Why did Mahindra raise prices in April 2025 but won’t in January 2026?
The April 2025 hike was directly tied to documented increases in commodity costs like steel and rubber—confirmed in their March 21, 2025 press release. The January 2026 policy rejects hikes based on tradition or margin targets. It’s not about timing—it’s about trigger. Cost-driven? Yes. Calendar-driven? No.
Is Mahindra’s electric vehicle strategy linked to this pricing decision?
Absolutely. By stabilizing ICE vehicle prices, Mahindra can invest more in EV R&D and marketing without raising base prices. Their goal of 7,000 EVs/month requires consumer trust. If buyers feel exploited by price hikes, they’ll hesitate to switch to premium-priced EVs. Price stability builds loyalty—and that’s critical for electrification.
What’s the risk for Mahindra if they don’t raise prices?
The risk is margin compression—especially if input costs rise unexpectedly. But Mahindra’s diversified revenue (tractors, IT, finance) buffers them. More importantly, they’re betting that customer loyalty and brand equity from this move will drive long-term sales. In a market where trust is scarce, that’s a smarter gamble than squeezing every rupee now.
Could this pressure other Indian automakers to follow suit?
If Mahindra maintains strong sales through 2026 while competitors raise prices, yes. Buyers will notice. And in a crowded market, even a 2-3% price difference can shift decisions. Tata and Hyundai might not copy the policy, but they’ll likely soften their hikes or bundle more features to stay competitive. This could quietly end the January hike tradition.

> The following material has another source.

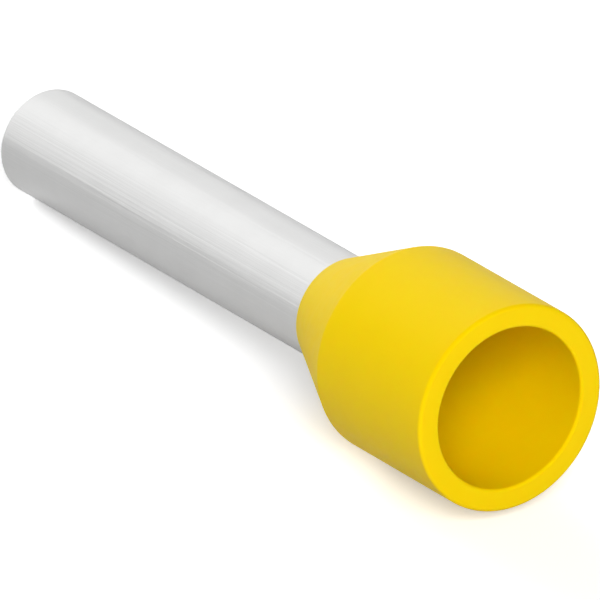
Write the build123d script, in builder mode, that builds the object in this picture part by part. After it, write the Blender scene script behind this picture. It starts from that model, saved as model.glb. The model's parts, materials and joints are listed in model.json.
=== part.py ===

What role did the GST reduction play in this decision?
The GST cut was the catalyst. By lowering taxes from 28% to 18% on most cars, the government signaled it wanted to make vehicles more affordable. Mahindra’s CEO framed the no-hike pledge as honoring that national policy. Ignoring it would look like corporate greed. It’s a rare case where a company aligned its pricing with public policy—not just profit.